Quebec’s Orthodox Jewish community is fighting a bill that would ban women from wearing a Muslim face veil when receiving government services.
Quebec’s proposed legislation would ban the wearing of the Islamic face veil—the niqab and burka—in those situations.
Appearing Wednesday before a Quebec National Assembly hearing, the Jewish Orthodox Council for Community Relations said that by placing gender rights above religious rights, the bill would create a hierarchy of individual rights and freedoms that would be challenged in courts.
According to the Toronto-based Globe and Mail newspaper, the group warned the government against adopting “hard and fast rules” that could exacerbate tensions surrounding religious minorities.

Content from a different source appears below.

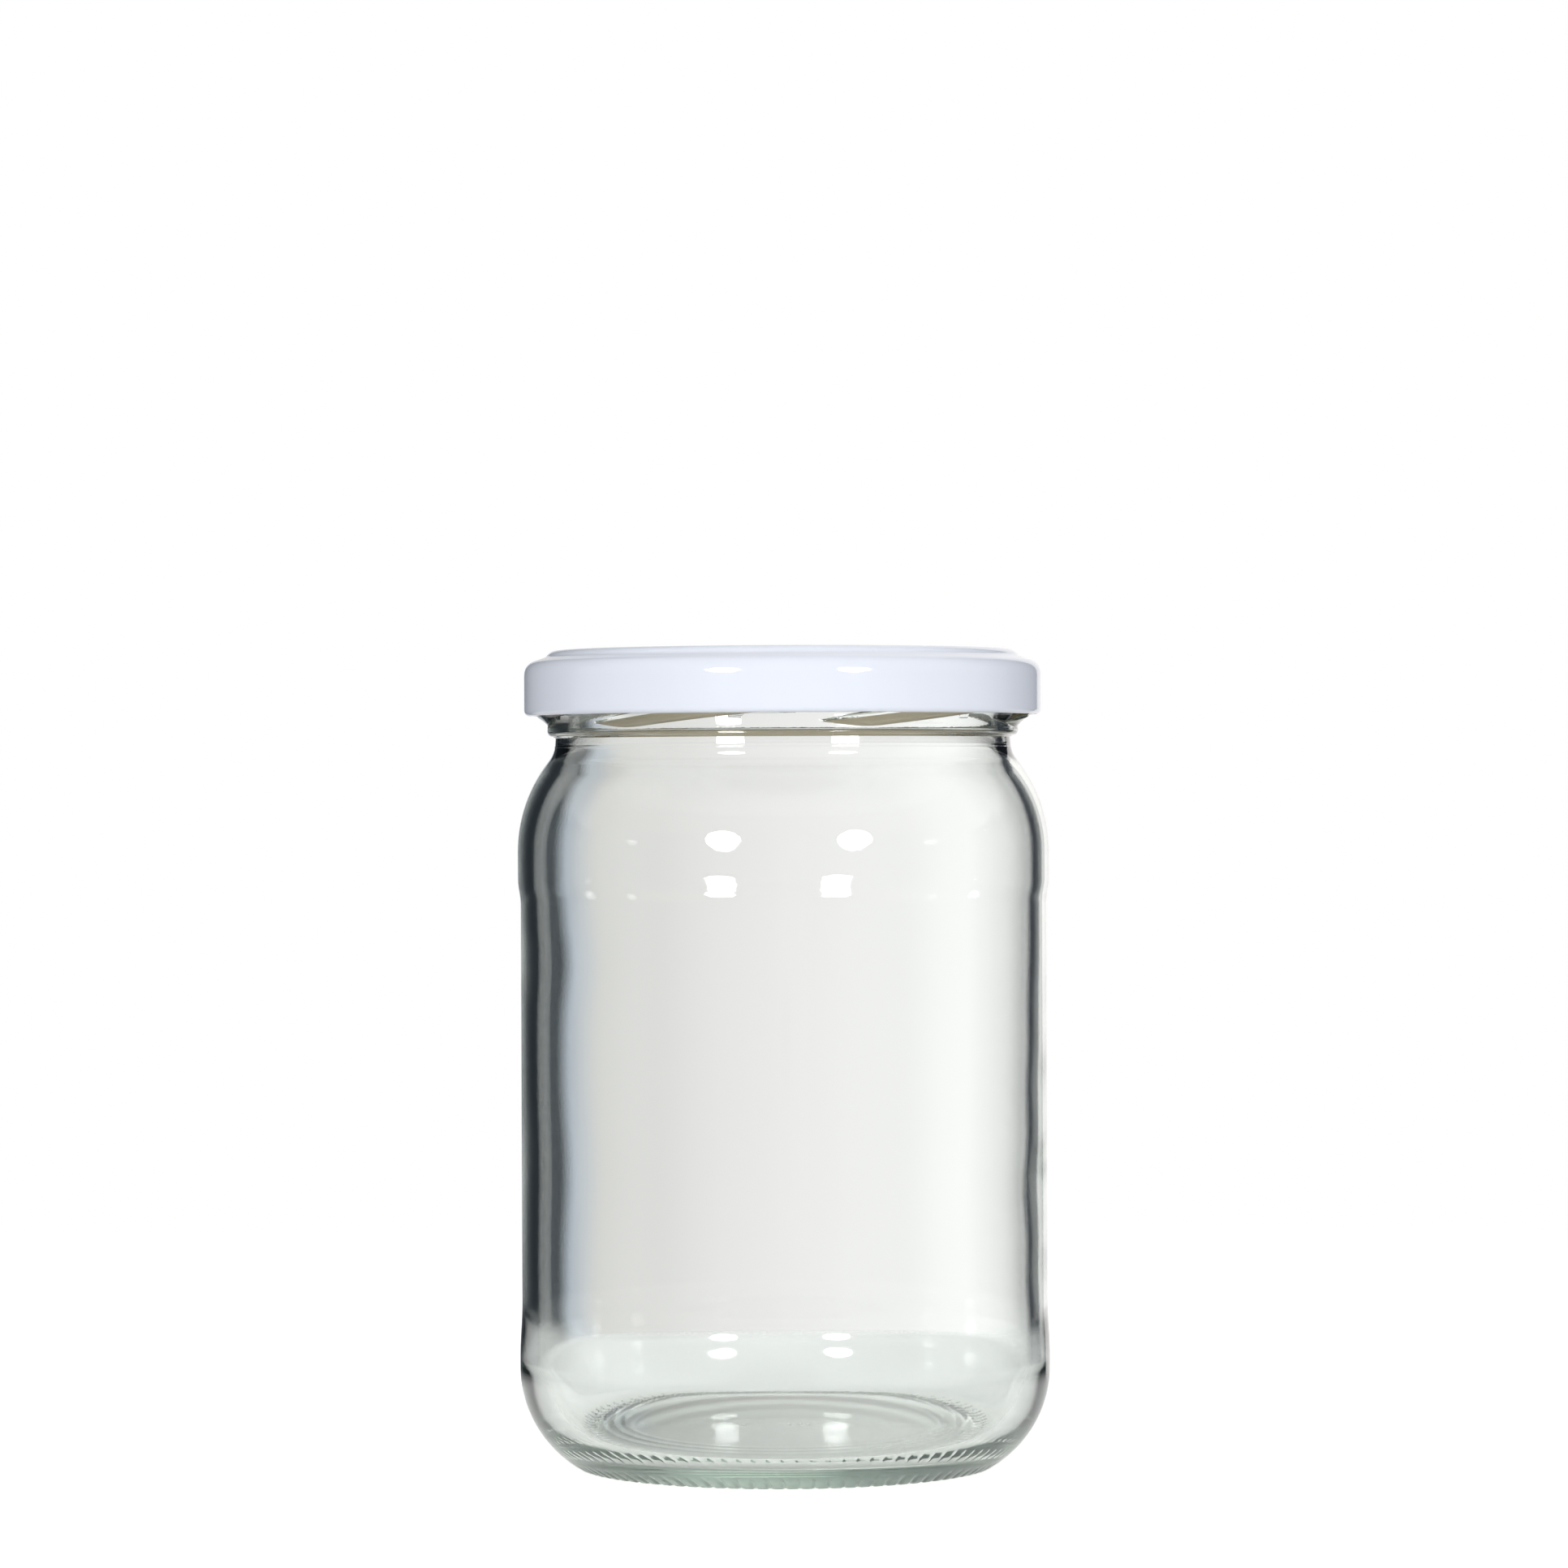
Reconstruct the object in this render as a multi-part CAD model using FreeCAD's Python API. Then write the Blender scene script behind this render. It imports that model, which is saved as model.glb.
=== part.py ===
import FreeCAD, Part
import math
import os

# A preserving jar of clear glass, empty, shut with a pressed metal lug lid.
# Units are millimetres.  The jar stands on Z = 0, its axis is the Z axis and
# the side that faces the viewer is -Y.  Angles round the jar are measured from
# -Y, growing towards +X, so a right-hand thread climbs as the angle grows.
#
#   glass_jar  one blown piece: base, body, shoulder, neck and finish
#   lid        tinplate pressing with a curled rim and six lugs
#   lid_seal   ring of sealing compound flowed into the lid's channel

# ---- glass: heights, from the ground up ------------------------------------
HEEL_TOP = 16.4            # where the rounded heel runs out into the lower bulge
LOWER_BULGE_TOP = 18.5
PANEL_BOTTOM = 27.0        # straight middle of the body
PANEL_TOP = 84.0
STEP_HEIGHT = 94.2         # faint waist line under the upper bulge
UPPER_BULGE_BOTTOM = 98.0
SHOULDER_BOTTOM = 101.0
BEAD_BOTTOM = 119.62
BEAD_TOP = 120.8
TAPER_TOP = 124.0          # the finish wall draws in a little up to here
RIM_TOP = 132.6

# ---- glass: radii ----------------------------------------------------------
LOWER_BULGE_RADIUS = 43.55
PANEL_RADIUS = 43.2
STEP_RADIUS = 43.42
UPPER_BULGE_RADIUS = 43.65
HEEL_ROUND = 18.7
SHOULDER_ROUND = 24.0
NECK_RADIUS = 37.42
NECK_ROUND = 4.8
BEAD_ROUND = 0.9
FINISH_RADIUS = 38.7
FINISH_TAPER = 0.15
RIM_ROUND = 1.0

# ---- glass: base and inside ------------------------------------------------
BEARING_INNER = 32.4       # inner edge of the ring the jar stands on
PUSH_UP = 3.0              # rise of the underside at the axis
FLOOR_CENTRE = 6.4         # inside floor at the axis
FLOOR_EDGE = 5.6
INNER_HEEL_WIDTH = 8.0     # the inner heel is a quarter ellipse
INNER_HEEL_HEIGHT = 12.3
WALL = 2.6
MOUTH_RADIUS = 36.2
THROAT_RADIUS = 35.3
THROAT_ROUND = 5.8

# ---- six-start thread on the finish ----------------------------------------
STARTS = 6
START_PITCH = 360.0 / STARTS
THREAD_BEGIN = -51.5       # angle of one start's lower tip, degrees
THREAD_SWEEP = 81.0
THREAD_TIP = 15.5          # length over which each tip dies away, degrees
THREAD_RISE = 0.079        # climb per degree
THREAD_ZERO_ANGLE = -37.4  # angle at which the underside leaves the bead
THREAD_DEPTH = 1.85
FLANK_HEIGHT = 2.12        # the hollow lower flank, which the lid's lugs pull against
FLANK_HOLLOW = 1.7
CREST_HEIGHT = 0.35
TOP_FLANK_HEIGHT = 0.5
THREAD_ROOT = 0.6          # how deep the thread solid reaches into the wall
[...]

The bill conflicts with both the federal and provincial Charter of Rights, the Jewish group’s legal counsel, Lionel Perez, told a committee studying the legislation.
“It will lead to court challenges, and if it leads to court challenges there will be more media coverage,” Perez said. “If there is more media coverage, it will lead to more scrutiny, and it will exacerbate the social tensions.
“The government has to be equal towards its citizens, meaning that it doesn’t distinguish between religions. And it has to ensure that it does not impose its view, whether religious or secular.”
The council’s arguments clashed with other groups that are demanding an even tougher law that would emphasize Quebec’s secularism.